The Guardian reports Tories Hit by New Defections and Slump in Opinion Polls as Party Divide Widens.

The bitter fallout from Brexit is threatening to break the Tory party apart, as a Europhile former cabinet minister Stephen Dorrell on Sunday announces he is defecting to the independent MPs’ group Change UK, and a new opinion poll shows Conservative support plummeting to a five-year low as anti-EU parties surge.

The latest defections come as a new Opinium poll for the Observer shows a dramatic fall in Tory support in the past two weeks and a surge for anti-EU parties. The Conservatives have fallen by six percentage points to 29% compared to a fortnight ago. It is their worst position since December 2014. Labour is up one point on 36% while Ukip is up two points on 11%.
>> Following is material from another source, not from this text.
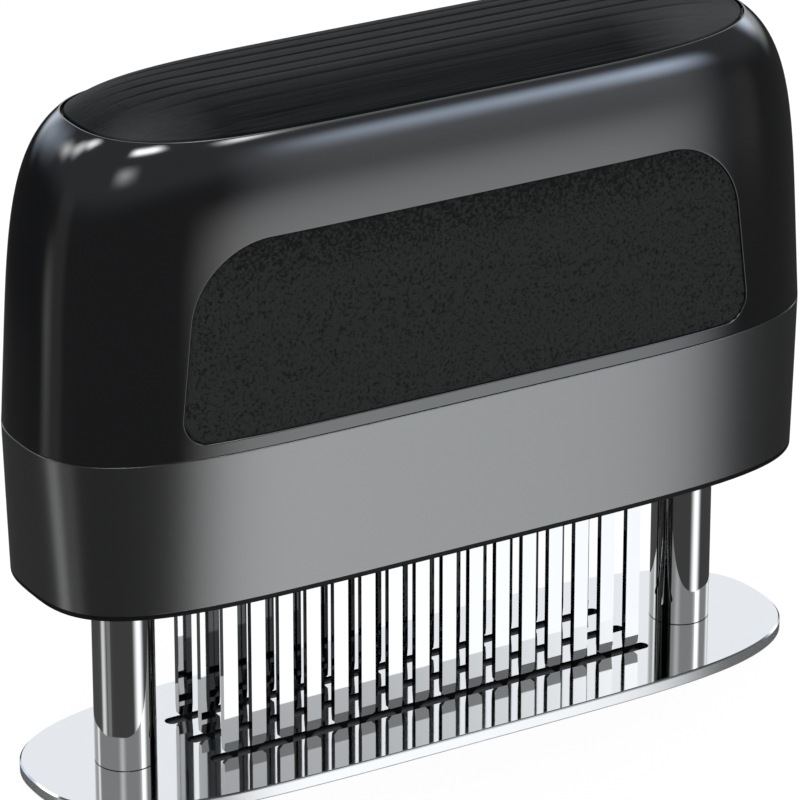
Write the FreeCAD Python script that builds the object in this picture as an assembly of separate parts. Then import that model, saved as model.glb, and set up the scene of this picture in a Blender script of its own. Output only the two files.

Even more alarmingly for the Tories, their prospects for the European elections appear dire. Only 17% of those certain to vote said they would choose the Conservatives in the European poll, while 29% would back Labour, and 25% either Ukip (13%) or Nigel Farage’s new Brexit party (12%).

YouGov Poll

A more recent YouGov Poll looks even worse for the Tories

In the YouGov poll, UKIP and BREX total 29%.

Polls Volatile

Eurointellingence has these thoughts on the polls.

We have noted before that classic opinion polls at a time like this are next to useless. But we found an interesting constituency-level poll, by Electoral Calculus, showing for the first time that Labour would get enough constituency MPs to form a minority government with the support of the SNP. This is a shift from previous such exercises, which predicted a continuation of the status quo with the Tories still in command.

This latest poll, too, is subject to our observation of massively intruding volatility. It says that some of the Tory’s most prominent MPs would be at risk, including Amber Rudd and Iain Duncan-Smith. And we agree with the bottom-line analysis of John Curtice, the pollster, who said the abrupt fall in support for Tories is due entirely to their failure to have delivered Brexit on time.

The Tories are facing two electoral tests in May – local elections on May 2 and European elections on May 23. Early polls are show Nigel Farage’s new Brexit party shooting up, taking votes away from the Tories. If European elections were held, we would expect the Brexit party to come ahead of the Tories. Labour is rock-solid in the polls, but Labour unity is at risk as the pro-referendum supporters want Jeremy Corbyn to put the second referendum on the party’s manifesto.

Tory Labour Talks

The Tory/Labour talks on a compromise have stalled, but are set to continue next week with three working groups: on security, on environmental protection, and on workers’ rights. A separate meeting is scheduled between Philip Hammond and John McDonnell, the chancellor and shadow chancellor. The big outstanding issue is the customs union. Theresa May has not yet moved on this one. We noted David Liddington, the effective deputy prime minister, saying that the minimum outcome of the talks would be an agreed and binding decision-making procedure to flush out all options but one in a series of parliamentary votes.

May’s task is to get at least half of her party on board for a compromise. What makes a deal attractive to the Tories is that May would resign soon afterwards, giving enough time for the Tory conference in October to select a successor before possible elections in early 2020.

This relative alignment of interests is why we would not rule out a deal – either on an agreed joint future relationship, or at least on a method to deliver an outcome.

Customs Union

A customs union, depending on how it is structured, would likely be worse than remaining. The UK would have to abide by all the EU rules and regulations without having any say.

Effectively, it will not be delivering Brexit.

Perhaps May’s deal has a resurrection.